◆ WHAT YOU WILL DO
Print all of the data exactly as written.

◆ DATA RECORDS
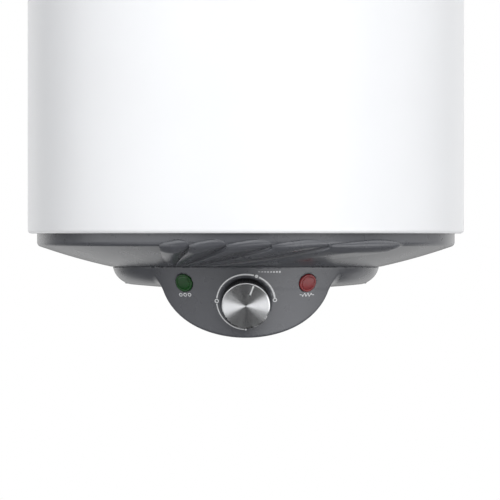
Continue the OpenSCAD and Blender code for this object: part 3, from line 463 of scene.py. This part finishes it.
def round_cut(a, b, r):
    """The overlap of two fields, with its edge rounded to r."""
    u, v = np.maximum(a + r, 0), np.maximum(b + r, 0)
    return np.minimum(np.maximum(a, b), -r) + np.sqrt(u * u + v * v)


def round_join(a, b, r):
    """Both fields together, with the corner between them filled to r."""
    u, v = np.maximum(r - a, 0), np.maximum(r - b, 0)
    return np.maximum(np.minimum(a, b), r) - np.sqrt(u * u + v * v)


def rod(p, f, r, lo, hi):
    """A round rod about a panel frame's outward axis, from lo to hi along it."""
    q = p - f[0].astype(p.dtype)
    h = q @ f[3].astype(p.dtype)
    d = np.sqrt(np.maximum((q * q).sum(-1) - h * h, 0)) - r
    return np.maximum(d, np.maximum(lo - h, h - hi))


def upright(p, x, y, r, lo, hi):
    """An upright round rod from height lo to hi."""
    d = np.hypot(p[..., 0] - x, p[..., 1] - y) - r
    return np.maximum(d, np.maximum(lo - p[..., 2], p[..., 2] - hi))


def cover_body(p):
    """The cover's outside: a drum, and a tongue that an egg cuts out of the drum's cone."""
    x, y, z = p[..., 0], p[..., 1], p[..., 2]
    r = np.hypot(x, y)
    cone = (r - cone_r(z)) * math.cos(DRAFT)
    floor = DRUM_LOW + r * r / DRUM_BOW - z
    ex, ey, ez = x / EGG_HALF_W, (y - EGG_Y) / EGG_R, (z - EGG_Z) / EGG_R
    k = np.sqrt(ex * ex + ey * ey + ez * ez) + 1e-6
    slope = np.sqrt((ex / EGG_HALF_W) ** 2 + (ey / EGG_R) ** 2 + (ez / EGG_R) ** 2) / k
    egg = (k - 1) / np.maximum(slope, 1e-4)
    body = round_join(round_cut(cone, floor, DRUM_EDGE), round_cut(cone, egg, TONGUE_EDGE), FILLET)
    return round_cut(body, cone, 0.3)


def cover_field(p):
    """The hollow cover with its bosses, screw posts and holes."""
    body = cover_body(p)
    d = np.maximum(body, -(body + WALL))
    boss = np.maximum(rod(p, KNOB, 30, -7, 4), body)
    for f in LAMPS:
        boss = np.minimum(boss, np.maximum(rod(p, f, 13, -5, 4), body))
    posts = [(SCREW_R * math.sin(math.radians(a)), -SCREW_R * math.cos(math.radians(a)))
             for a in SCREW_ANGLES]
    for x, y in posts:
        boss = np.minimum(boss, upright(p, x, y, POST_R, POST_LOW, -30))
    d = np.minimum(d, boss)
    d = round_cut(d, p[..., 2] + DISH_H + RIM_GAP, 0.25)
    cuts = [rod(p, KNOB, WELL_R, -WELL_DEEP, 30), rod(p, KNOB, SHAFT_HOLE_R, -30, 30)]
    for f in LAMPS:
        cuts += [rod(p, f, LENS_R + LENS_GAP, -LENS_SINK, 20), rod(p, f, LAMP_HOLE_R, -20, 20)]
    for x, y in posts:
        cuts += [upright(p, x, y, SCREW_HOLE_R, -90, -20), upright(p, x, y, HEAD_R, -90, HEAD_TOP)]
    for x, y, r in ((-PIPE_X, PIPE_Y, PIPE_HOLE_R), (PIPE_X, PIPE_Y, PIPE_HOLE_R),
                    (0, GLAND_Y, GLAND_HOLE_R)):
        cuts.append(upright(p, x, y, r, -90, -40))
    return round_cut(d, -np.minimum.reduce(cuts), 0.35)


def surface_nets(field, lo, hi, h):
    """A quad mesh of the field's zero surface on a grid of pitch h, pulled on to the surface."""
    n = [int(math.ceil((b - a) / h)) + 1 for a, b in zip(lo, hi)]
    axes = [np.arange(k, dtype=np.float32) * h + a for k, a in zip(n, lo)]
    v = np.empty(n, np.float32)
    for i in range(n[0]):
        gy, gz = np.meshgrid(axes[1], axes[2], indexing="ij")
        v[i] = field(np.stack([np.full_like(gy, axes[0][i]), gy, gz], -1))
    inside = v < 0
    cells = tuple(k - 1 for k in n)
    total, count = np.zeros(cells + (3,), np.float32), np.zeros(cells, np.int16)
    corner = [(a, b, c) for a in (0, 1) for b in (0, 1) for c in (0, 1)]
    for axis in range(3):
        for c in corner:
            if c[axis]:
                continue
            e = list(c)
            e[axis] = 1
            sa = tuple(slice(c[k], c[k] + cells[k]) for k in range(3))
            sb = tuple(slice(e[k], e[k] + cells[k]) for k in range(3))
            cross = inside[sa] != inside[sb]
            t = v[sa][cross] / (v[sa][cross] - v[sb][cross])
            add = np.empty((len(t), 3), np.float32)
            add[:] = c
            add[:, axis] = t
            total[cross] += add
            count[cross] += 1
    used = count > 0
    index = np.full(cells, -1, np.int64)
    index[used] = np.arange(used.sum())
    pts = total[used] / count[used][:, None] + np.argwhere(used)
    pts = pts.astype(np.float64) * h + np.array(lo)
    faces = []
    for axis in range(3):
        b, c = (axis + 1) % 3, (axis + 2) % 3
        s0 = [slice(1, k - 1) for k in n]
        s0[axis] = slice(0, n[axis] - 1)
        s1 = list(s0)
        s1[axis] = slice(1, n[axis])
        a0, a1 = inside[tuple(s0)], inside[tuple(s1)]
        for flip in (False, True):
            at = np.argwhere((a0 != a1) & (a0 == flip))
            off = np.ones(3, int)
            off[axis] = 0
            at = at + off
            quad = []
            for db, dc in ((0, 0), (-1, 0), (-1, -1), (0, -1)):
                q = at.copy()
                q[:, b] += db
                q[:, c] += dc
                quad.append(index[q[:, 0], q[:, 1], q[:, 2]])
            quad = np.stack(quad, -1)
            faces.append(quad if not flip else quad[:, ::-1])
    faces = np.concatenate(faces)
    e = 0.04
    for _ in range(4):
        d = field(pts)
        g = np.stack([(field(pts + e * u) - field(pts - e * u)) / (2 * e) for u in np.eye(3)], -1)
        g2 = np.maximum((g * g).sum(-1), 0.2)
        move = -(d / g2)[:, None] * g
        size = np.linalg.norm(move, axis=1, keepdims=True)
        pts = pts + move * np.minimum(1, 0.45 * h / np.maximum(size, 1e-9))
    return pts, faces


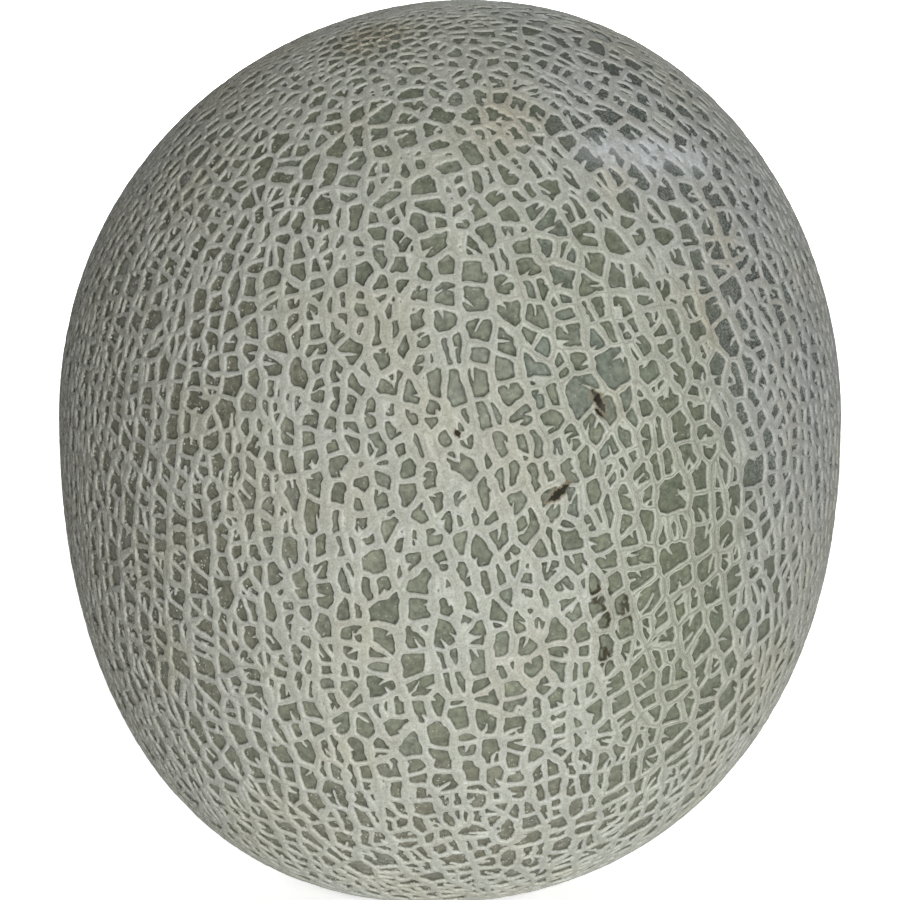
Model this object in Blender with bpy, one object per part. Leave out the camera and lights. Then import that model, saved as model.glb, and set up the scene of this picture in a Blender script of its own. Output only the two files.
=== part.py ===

◆ ANSWER BELOW
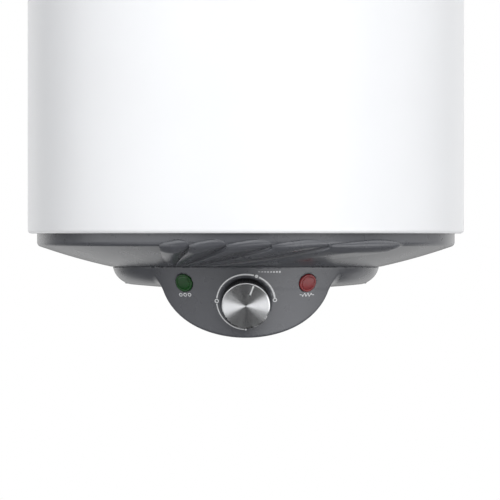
Continue the OpenSCAD and Blender code for this object: part 3, from line 463 of scene.py. This part finishes it.
def round_cut(a, b, r):
    """The overlap of two fields, with its edge rounded to r."""
    u, v = np.maximum(a + r, 0), np.maximum(b + r, 0)
    return np.minimum(np.maximum(a, b), -r) + np.sqrt(u * u + v * v)


def round_join(a, b, r):
    """Both fields together, with the corner between them filled to r."""
    u, v = np.maximum(r - a, 0), np.maximum(r - b, 0)
    return np.maximum(np.minimum(a, b), r) - np.sqrt(u * u + v * v)


def rod(p, f, r, lo, hi):
    """A round rod about a panel frame's outward axis, from lo to hi along it."""
    q = p - f[0].astype(p.dtype)
    h = q @ f[3].astype(p.dtype)
    d = np.sqrt(np.maximum((q * q).sum(-1) - h * h, 0)) - r
    return np.maximum(d, np.maximum(lo - h, h - hi))


def upright(p, x, y, r, lo, hi):
    """An upright round rod from height lo to hi."""
    d = np.hypot(p[..., 0] - x, p[..., 1] - y) - r
    return np.maximum(d, np.maximum(lo - p[..., 2], p[..., 2] - hi))


def cover_body(p):
    """The cover's outside: a drum, and a tongue that an egg cuts out of the drum's cone."""
    x, y, z = p[..., 0], p[..., 1], p[..., 2]
    r = np.hypot(x, y)
    cone = (r - cone_r(z)) * math.cos(DRAFT)
    floor = DRUM_LOW + r * r / DRUM_BOW - z
    ex, ey, ez = x / EGG_HALF_W, (y - EGG_Y) / EGG_R, (z - EGG_Z) / EGG_R
    k = np.sqrt(ex * ex + ey * ey + ez * ez) + 1e-6
    slope = np.sqrt((ex / EGG_HALF_W) ** 2 + (ey / EGG_R) ** 2 + (ez / EGG_R) ** 2) / k
    egg = (k - 1) / np.maximum(slope, 1e-4)
    body = round_join(round_cut(cone, floor, DRUM_EDGE), round_cut(cone, egg, TONGUE_EDGE), FILLET)
    return round_cut(body, cone, 0.3)


def cover_field(p):
    """The hollow cover with its bosses, screw posts and holes."""
    body = cover_body(p)
    d = np.maximum(body, -(body + WALL))
    boss = np.maximum(rod(p, KNOB, 30, -7, 4), body)
    for f in LAMPS:
        boss = np.minimum(boss, np.maximum(rod(p, f, 13, -5, 4), body))
    posts = [(SCREW_R * math.sin(math.radians(a)), -SCREW_R * math.cos(math.radians(a)))
             for a in SCREW_ANGLES]
    for x, y in posts:
        boss = np.minimum(boss, upright(p, x, y, POST_R, POST_LOW, -30))
    d = np.minimum(d, boss)
    d = round_cut(d, p[..., 2] + DISH_H + RIM_GAP, 0.25)
    cuts = [rod(p, KNOB, WELL_R, -WELL_DEEP, 30), rod(p, KNOB, SHAFT_HOLE_R, -30, 30)]
    for f in LAMPS:
        cuts += [rod(p, f, LENS_R + LENS_GAP, -LENS_SINK, 20), rod(p, f, LAMP_HOLE_R, -20, 20)]
    for x, y in posts:
        cuts += [upright(p, x, y, SCREW_HOLE_R, -90, -20), upright(p, x, y, HEAD_R, -90, HEAD_TOP)]
    for x, y, r in ((-PIPE_X, PIPE_Y, PIPE_HOLE_R), (PIPE_X, PIPE_Y, PIPE_HOLE_R),
                    (0, GLAND_Y, GLAND_HOLE_R)):
        cuts.append(upright(p, x, y, r, -90, -40))
    return round_cut(d, -np.minimum.reduce(cuts), 0.35)


def surface_nets(field, lo, hi, h):
    """A quad mesh of the field's zero surface on a grid of pitch h, pulled on to the surface."""
    n = [int(math.ceil((b - a) / h)) + 1 for a, b in zip(lo, hi)]
    axes = [np.arange(k, dtype=np.float32) * h + a for k, a in zip(n, lo)]
    v = np.empty(n, np.float32)
    for i in range(n[0]):
        gy, gz = np.meshgrid(axes[1], axes[2], indexing="ij")
        v[i] = field(np.stack([np.full_like(gy, axes[0][i]), gy, gz], -1))
    inside = v < 0
    cells = tuple(k - 1 for k in n)
    total, count = np.zeros(cells + (3,), np.float32), np.zeros(cells, np.int16)
    corner = [(a, b, c) for a in (0, 1) for b in (0, 1) for c in (0, 1)]
    for axis in range(3):
        for c in corner:
            if c[axis]:
                continue
            e = list(c)
            e[axis] = 1
            sa = tuple(slice(c[k], c[k] + cells[k]) for k in range(3))
            sb = tuple(slice(e[k], e[k] + cells[k]) for k in range(3))
            cross = inside[sa] != inside[sb]
            t = v[sa][cross] / (v[sa][cross] - v[sb][cross])
            add = np.empty((len(t), 3), np.float32)
            add[:] = c
            add[:, axis] = t
            total[cross] += add
            count[cross] += 1
    used = count > 0
    index = np.full(cells, -1, np.int64)
    index[used] = np.arange(used.sum())
    pts = total[used] / count[used][:, None] + np.argwhere(used)
    pts = pts.astype(np.float64) * h + np.array(lo)
    faces = []
    for axis in range(3):
        b, c = (axis + 1) % 3, (axis + 2) % 3
        s0 = [slice(1, k - 1) for k in n]
        s0[axis] = slice(0, n[axis] - 1)
        s1 = list(s0)
        s1[axis] = slice(1, n[axis])
        a0, a1 = inside[tuple(s0)], inside[tuple(s1)]
        for flip in (False, True):
            at = np.argwhere((a0 != a1) & (a0 == flip))
            off = np.ones(3, int)
            off[axis] = 0
            at = at + off
            quad = []
            for db, dc in ((0, 0), (-1, 0), (-1, -1), (0, -1)):
                q = at.copy()
                q[:, b] += db
                q[:, c] += dc
                quad.append(index[q[:, 0], q[:, 1], q[:, 2]])
            quad = np.stack(quad, -1)
            faces.append(quad if not flip else quad[:, ::-1])
    faces = np.concatenate(faces)
    e = 0.04
    for _ in range(4):
        d = field(pts)
        g = np.stack([(field(pts + e * u) - field(pts - e * u)) / (2 * e) for u in np.eye(3)], -1)
        g2 = np.maximum((g * g).sum(-1), 0.2)
        move = -(d / g2)[:, None] * g
        size = np.linalg.norm(move, axis=1, keepdims=True)
        pts = pts + move * np.minimum(1, 0.45 * h / np.maximum(size, 1e-9))
    return pts, faces


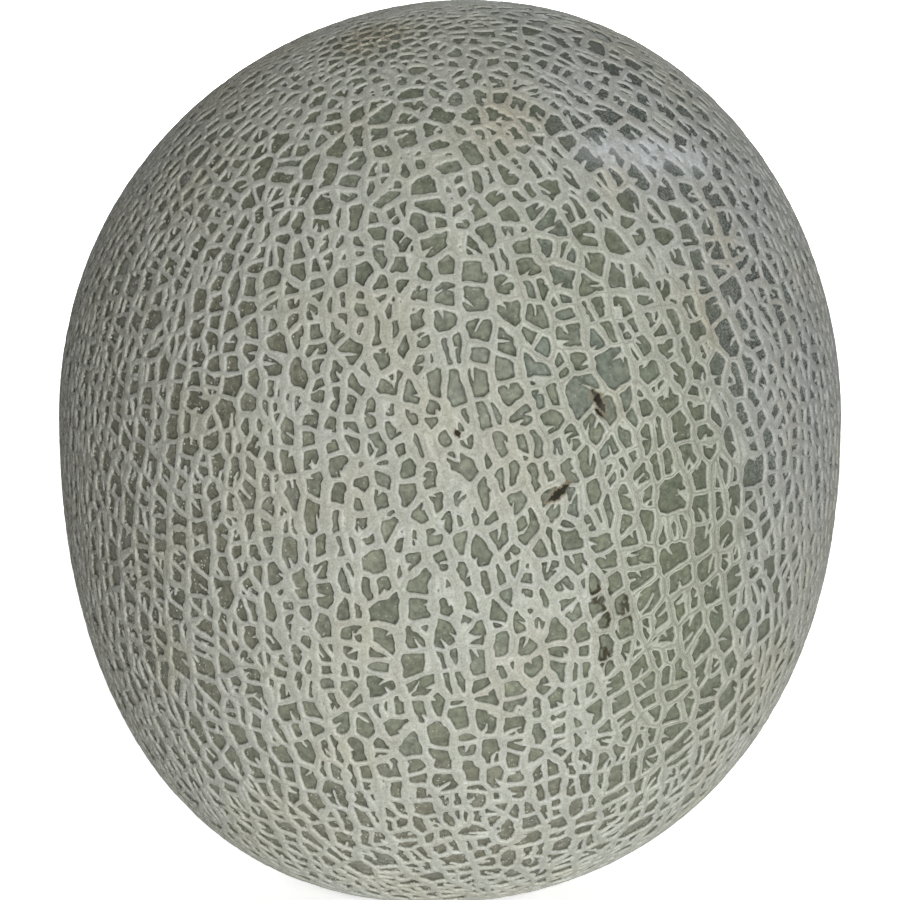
Model this object in Blender with bpy, one object per part. Leave out the camera and lights. Then import that model, saved as model.glb, and set up the scene of this picture in a Blender script of its own. Output only the two files.
=== part.py ===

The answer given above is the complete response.